理想を追った教科書はひどいものだという経験を得た
「理想と言う鳥を追って、現実の穴に落ちる」と言うが、今回の新課程の教科書もそれで、またこの当時、1980年代に出会った教科書も、違った意味でひどいものだった。New Horizon だったと記憶している。
This is~. That is ~.から始まり、I am~, You are~, He is~. She is~. となるのは良かったが、その後がなんと He has になっていた。be動詞から一般動詞に切り替わるだけでも大変なのに、いきなり3人称単数現在だ。この教科書を作った人間は、賢いのかもしれないが、ものすごいオバカだな、と思った。
ミスだと信じたいが、調整の段階で普通は変更されるはずのものが、堂々と正式に印刷されて、すでに生徒の手に渡っていることに驚き、教育委員会や教師がよく採用したな、とも思った。もし当時ネットが普及していたら、恐らく袋叩きだったと容易に予想できる。
教育行政界の感覚が鈍いのは、数年前にあった「10段人間ピラミッド失敗負傷事故」やら、最近のいじめ問題への対応でもわかる。まるで彼らが嫌う旧日本軍と同じだ。ぜひ教育関係者には、名著「失敗の本質」を一読することをお薦めする。Amason で823円で売っているし、古本ならもっと安い。
税金のの無駄遣いの具体例を見た
もっとも当時は教科書を作っている会社自体が2~3社しかなかったので、選びようがなかったのかもしれない。もしまだ「マシ」な方だったとすると、恐ろしい話だ。なんだか利権の臭いがプンプンするのだが、生徒には関係はない。そして被害者である。税金を納めているこっちも被害者だな、と思った。
公立校の授業は税金でまかなわれている。授業を1分行えば、それに応じてお金が出ていく。全国や1つの県でいくらになるのかはわからないが、まともにやらないと、それこそ血税の無駄遣いだ。
とりあえずその子には
「英語には日本語と違う順番がある」
「名詞の前には、色々なものが付く」
「動詞によって否定文・疑問文の作りが違う」
「人称ということを強く意識する」
以上4点を強調して、例文を書いて、下手なイラストも描いて、彼女にはそれを筆写・音読をしてもらった。

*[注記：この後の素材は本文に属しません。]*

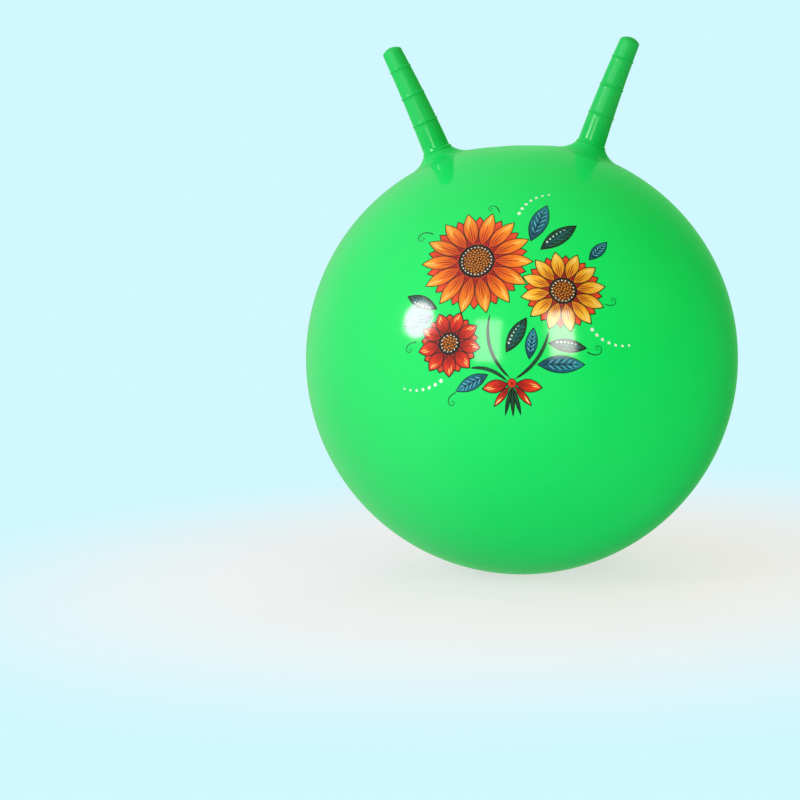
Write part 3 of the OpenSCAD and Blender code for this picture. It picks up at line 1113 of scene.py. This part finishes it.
petals = [petal_places(flower) for flower in flowers]
back_petals = [place for flower in flowers for place in petal_places(flower, back_share, half_step)]
ruffs = [(x, y, heart_r + ruff_share * (r - heart_r)) for x, y, r, heart_r, first, count in flowers]
press_on(
    lay("back_outlines", blade, grown(back_petals, outline_w), back_outline_height, outline_ink),
    "dark_green_ink",
)
press_on(
    join(
        "back_petals",
        lay("back_petals", blade, back_petals, back_height, red_ink, seed=3),
        lay("ruffs", heart_disc, disc_places(ruffs), back_height + layer_step, deep_red_ink),
    ),
    "red_ink",
)
bow_places = knot_places(bow)
stem_end_places = knot_places(stem_ends)
dark_places = leaf_places(dark_leaves)
teal_places = leaf_places(teal_leaves)
hearts = [(x, y, heart_r) for x, y, r, heart_r, first, count in flowers]
all_blades = sum(petals, []) + bow_places + stem_end_places + dark_places + teal_places
press_on(
    join(
        "outlines",
        lay("outlines", blade, grown(all_blades, outline_w), outline_height, outline_ink),
        lay("heart_rims", heart_disc, disc_places(hearts, rim_growth * outline_w), outline_height,
            outline_ink),
        lay("knot_rim", dot_disc, disc_places([knot], outline_w), outline_height, outline_ink),
    ),
    "dark_green_ink",
)
petal_inks = (("orange", orange_ink), ("yellow", yellow_ink), ("red", red_ink))
for seed, ((colour, petal_ink), places) in enumerate(zip(petal_inks, petals)):
    press_on(
        lay(colour + "_petals", blade, places, fill_height, petal_ink, seed),
        colour + "_ink",
        f"print_{colour}_petals",
    )
press_on(
    join(
        "bow",
        lay("bow", blade, bow_places, fill_height, red_ink, seed=7),
        lay("knot", dot_disc, disc_places([knot]), fill_height, red_ink),
    ),
    "red_ink",
    "print_red_bow",
)
press_on(
    lay("hearts", heart_disc, disc_places(hearts), fill_height, brown_ink),
    "brown_ink",
    "print_brown_hearts",
)
stems = []
for x, y, bend in stem_tips:
    way = (Vector((x, y)) - Vector(knot[:2])) * print_h
    turn = math.atan2(way.y, way.x)
    edge = (knot[2] + knot_gap) * print_h
    length = way.length - edge
    foot = (knot[0] * print_h + edge * math.cos(turn), knot[1] * print_h + edge * math.sin(turn))
    bent = bend * print_h / length
    half_w = stem_w * print_h / 2 / length
    stem = long_sheet(
        "stem",
        lambda share: (share, bent * arch(share)),
        lambda share: half_w * math.sqrt(arch(share)),
    )
    place = (*foot, turn, length, length)
    stems.append(lay("stem", stem, [place], fill_height, dark_green_ink, seed=5))
stems.append(lay("stem_ends", blade, stem_end_places, fill_height, dark_green_ink, seed=6))
press_on(join("stems", *stems), "dark_green_ink", "print_dark_stems")
press_on(
    lay("dark_leaves", blade, dark_places, fill_height, dark_green_ink, seed=8),
    "dark_green_ink",
    "print_dark_leaves",
)
press_on(
    lay("teal_leaves", blade, teal_places, fill_height, teal_ink, seed=9),
    "teal_ink",
    "print_teal_leaves",
)
spray_places = []
for x, y, turn, bend in sprays:
    for i in range(spray_dots):
        if i:
            x += spray_step * math.cos(math.radians(turn + i * bend))
            y += spray_step * math.sin(math.radians(turn + i * bend))
        spray_places.append((x, y, dot_r * (1 - i / (2 * spray_dots))))
press_on(
    lay("dots", dot_disc, disc_places(spray_places), fill_height, pale_ink),
    "pale_ink",
    "print_white_dots",
)

# Fine work over the fills: strokes and lights on the petals and the bow, veins and dots on the
# leaves, seeds in the hearts, and thin tendrils round the bunch. A row of strokes has its
# start, end and width, and may have a place across and a lean.
stroke_rows = (
    (0.06, 0.66, 1.5 * mm),
    (0.1, 0.5, 1.1 * mm, 0.45, 0.05),
    (0.1, 0.5, 1.1 * mm, -0.45, -0.05),
)
light_rows = ((0.62, 0.93, 1.3 * mm), (0.5, 0.84, 1.0 * mm, 0.4, -0.1))
teal_midrib = (0.02, 0.97, 1.6 * mm)
dark_midrib = (0.03, 0.95, 1.4 * mm)
vein_w = 0.9 * mm
sky_w = 1.2 * mm
sky_shift = 0.5
sky_reach = 0.7
leaf_dot_r = 1.5 * mm
heart_rings = (
    (big_flower, 0.9, 26, 1.0 * mm),
    (middle_flower, 0.88, 19, 0.95 * mm),
    (small_flower, 0.87, 14, 0.9 * mm),
)

# Across, up, turn and size.
tendrils = (
    (-0.335, 0.335, 150, 0.15),
    (-0.03, 0.42, 105, 0.12),
    (0.355, -0.25, -25, 0.14),
    (0.44, -0.03, -12, 0.11),
    (-0.41, -0.18, 175, 0.12),
    (-0.235, -0.415, 200, 0.12),
)
tendril_steps = 30
tendril_turn = math.radians(520)
tendril_ease = 1.6
tendril_len = 1.6
tendril_taper = 0.75
tendril_w_share = 0.03
tendril_foot = 1.2

warm_places = sum(petals, []) + bow_places
petal_strokes = [mark for row in stroke_rows for mark in strokes(warm_places, *row)]
press_on(lay("petal_strokes", stroke, petal_strokes, vein_height, deep_red_ink, seed=11), "red_ink")
petal_lights = [mark for row in light_rows for mark in strokes(warm_places, *row)]
press_on(lay("petal_lights", stroke, petal_lights, light_height, straw_ink, seed=12), "yellow_ink")
dark_veins = strokes(teal_places, *teal_midrib) + side_veins(teal_places, vein_w)
press_on(lay("dark_veins", stroke, dark_veins, vein_height, outline_ink, seed=13), "dark_green_ink")
sky_strokes = side_veins(teal_places, sky_w, sky_shift, sky_reach)
press_on(lay("sky_strokes", stroke, sky_strokes, light_height, sky_ink, seed=14), "teal_ink")
green_veins = strokes(dark_places, *dark_midrib) + side_veins(dark_places, vein_w)
press_on(lay("green_veins", stroke, green_veins, vein_height, teal_ink, seed=15), "teal_ink")
seeds = [place for flower in flowers for place in seed_places(flower)]
press_on(lay("seeds", seed_disc, seeds, light_height, orange_ink, seed=16), "orange_ink")
fine_dots = leaf_dots(dark_places, leaf_dot_r)
fine_dots += [place for heart_ring in heart_rings for place in ring_places(*heart_ring)]
press_on(lay("fine_dots", seed_disc, fine_dots, dot_height, pale_ink, seed=17), "pale_ink")

curl = [Vector((0, 0))]
for i in range(tendril_steps):
    heading = tendril_turn * (i / tendril_steps) ** tendril_ease
    step_len = tendril_len * (1 - tendril_taper * i / tendril_steps) / tendril_steps
    curl.append(curl[-1] + step_len * Vector((math.cos(heading), math.sin(heading))))
tendril = long_sheet(
    "tendril",
    lambda share: curl[round(share * tendril_steps)],
    lambda share: tendril_w_share / 2 * (tendril_foot - share),
    steps=tendril_steps,
    lanes=2,
)
tendril_places = [blade_place(x, y, turn, size, size) for x, y, turn, size in tendrils]
curls = lay("tendrils", tendril, tendril_places, fill_height, dark_green_ink, seed=18)
press_on(curls, "dark_green_ink")

# The studio: a pale backdrop, a round softbox on the left, a square one on the right, a hazy
# one between them, a light from behind, and a plain pale floor that fades into the backdrop.
# A flag keeps the square softbox off the horns, so that one soft line of light runs up each.
white = (1, 1, 1)
backdrop = (0.638, 0.939, 1.0)
round_way = Vector((-0.72, -0.59, 0.38))
square_way = Vector((0.39, -0.88, 0.29))
square_colour = (1, 1, 0.92)
hazy_way = Vector((-0.21, -0.94, 0.26))
back_way = Vector((0.2, 0.85, 0.45))
lamp_distance = 2.3
floor_r = 3.0
floor_sides = 128
floor_colour = (0.89, 0.84, 0.89)
floor_roughness = 0.6
floor_tone = (0.91, 0.89, 0.91)
floor_evenness = 0.69
floor_fade = (0.3, 1.1)

# The air shines softly too: white from the left in the gloss, green from behind at the ball's
# edge, and from above on everything, cool on the left and warm on the right. Each glow has the
# way that it comes from, how squarely that is faced where it starts and ends, and its strengths.
gloss_glow = ((-0.95, 0, 0.3), -0.6, 1.1, 0.025, 0.47)
edge_behind = ((-0.3, 0.92, 0.25), 0.45, 0.98)
edge_colour = (0.045, 0.42, 0.07)
fill_glow = ((-0.4, 0.05, 0.85), -0.9, 0.9, 0.24, 0.72)
warm_side = ((1, 0, 0), -0.6, 0.8)
cool_fill = (1, 1, 1.2)
warm_fill = (1, 1, 0.25)


def softbox(name, way, width, height, watts, round_shape=False, shines=True, colour=white):
    """A lamp that faces the ball, and may shine in its gloss."""
    lamp = bpy.data.lights.new(name, "AREA")
    lamp.color = colour
    lamp.shape = "ELLIPSE" if round_shape else "RECTANGLE"
    lamp.size = width
    lamp.size_y = height
    lamp.energy = watts
    stand = link(bpy.data.objects.new(name, lamp))
    stand.location = ball_middle + way.normalized() * lamp_distance
    stand.rotation_mode = "QUATERNION"
    stand.rotation_quaternion = (-way).to_track_quat("-Z", "Y")
    stand.visible_camera = False
    stand.visible_glossy = shines
    return stand


softbox("round_softbox", round_way, width=0.64, height=0.64, watts=15, round_shape=True)
square = softbox("square_softbox", square_way, width=0.48, height=0.84, watts=12.3,
                 colour=square_colour)
softbox("hazy_softbox", hazy_way, width=0.5, height=0.8, watts=6)
softbox("back_light", back_way, width=1.2, height=1.2, watts=12, shines=False)

flag = bpy.data.collections.new("flag")
for side in root_ways:
    flag.objects.link(bpy.data.objects[side + "_grip"])
for shaded in flag.collection_objects:
    shaded.light_linking.link_state = "EXCLUDE"
square.light_linking.receiver_collection = flag


def glow(way, *zone):
    """How strongly the air shines from each side."""
    return ramp(air, vector_calc(air, "DOT_PRODUCT", way_in, way), *zone)


def shining(colour, strength):
    return add(air, "ShaderNodeBackground", {"Color": colour, "Strength": strength}).outputs[0]


def either(tree, share, first, second):
    """The mix of two shaders."""
    return add(tree, "ShaderNodeMixShader", {0: share, 1: first, 2: second}).outputs[0]


world = bpy.data.worlds.new("studio")
bpy.context.scene.world = world
world.use_nodes = True
air = world.node_tree
air.nodes.clear()
rays = add(air, "ShaderNodeLightPath").outputs
seen = calc(air, "MAXIMUM", rays["Is Camera Ray"], rays["Is Transmission Ray"])
way_in = add(air, "ShaderNodeTexCoord").outputs["Generated"]
fill = shining(mixed(air, glow(*warm_side), cool_fill, warm_fill), glow(*fill_glow))
gloss = shining((*white, 1), glow(*gloss_glow))
edge = shining((*edge_colour, 1), glow(*edge_behind))
mirrored = add(air, "ShaderNodeAddShader", {0: gloss, 1: edge}).outputs[0]
lit_air = either(air, rays["Is Glossy Ray"], fill, mirrored)
whole = either(air, seen, lit_air, shining((*backdrop, 1), 1.0))
add(air, "ShaderNodeOutputWorld", {"Surface": whole})

floor_mesh = bpy.data.meshes.new("floor")
disc = bmesh.new()
bmesh.ops.create_circle(disc, cap_ends=True, segments=floor_sides, radius=floor_r)
disc.to_mesh(floor_mesh)
disc.free()
floor = link(bpy.data.objects.new("floor", floor_mesh))
floor_material, tree, surface = new_material("floor", 0)
surface.inputs["Base Color"].default_value = (*floor_colour, 1)
surface.inputs["Roughness"].default_value = floor_roughness
place = add(tree, "ShaderNodeTexCoord").outputs["Object"]
from_ball = vector_calc(tree, "LENGTH", place)
rays = add(tree, "ShaderNodeLightPath").outputs
even = add(tree, "ShaderNodeEmission", {"Color": (*floor_tone, 1), "Strength": 1.0})
lit = either(tree, floor_evenness, surface.outputs[0], even.outputs[0])
far_off = add(tree, "ShaderNodeEmission", {"Color": (*backdrop, 1), "Strength": 1.0})
far_share = calc(tree, "MULTIPLY", ramp(tree, from_ball, *floor_fade), rays["Is Camera Ray"])
faded = either(tree, far_share, lit, far_off.outputs[0])
clear = add(tree, "ShaderNodeBsdfTransparent")
whole = either(tree, rays["Is Glossy Ray"], faded, clear.outputs[0])
tree.links.new(whole, tree.nodes["Material Output"].inputs["Surface"])
floor_mesh.materials.append(floor_material)

bpy.context.scene.view_settings.view_transform = "Standard"
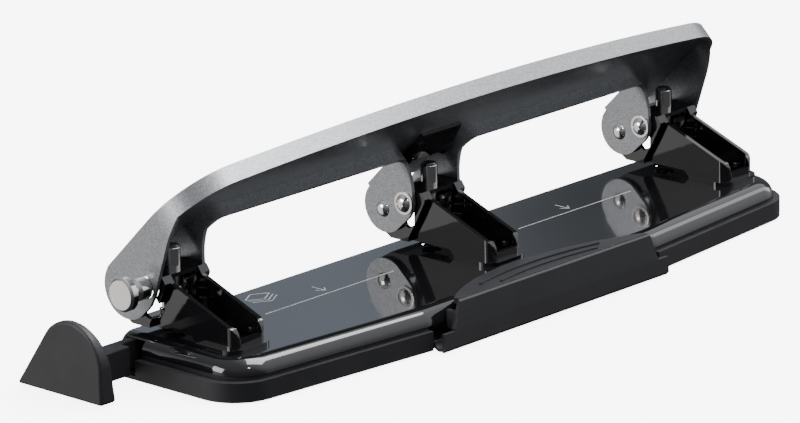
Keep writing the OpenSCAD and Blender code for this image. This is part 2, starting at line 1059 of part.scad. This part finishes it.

そして He has は一旦置いておき、I have~ , You study~ などの例文を覚えてもらって、This is や That is とは「作り」が違うことを知ってもらい、その後、複数形も片付けて「3人称単数現在」への布石を済ませて、やっと He has にたどりつき、単語テストも作って実施した。
今回の新課程も同じようなことをするだろう。大回りもいいところだ。普通は教科書を順番通りにやっていけばすんなりいくところだが、その教科書の「指示器」が間違っているのだから、どうしようもない。だから「トラブルには慣れている」と記した。特に教育行政のやる「おまぬけなトラブル」には。
このあきれた New Horizon はさすがに後で批判が出たのだろう。5年ほどで編集が変化して「まとも」になった。「おばかな証拠」として、捨てずに置いておけばよかった。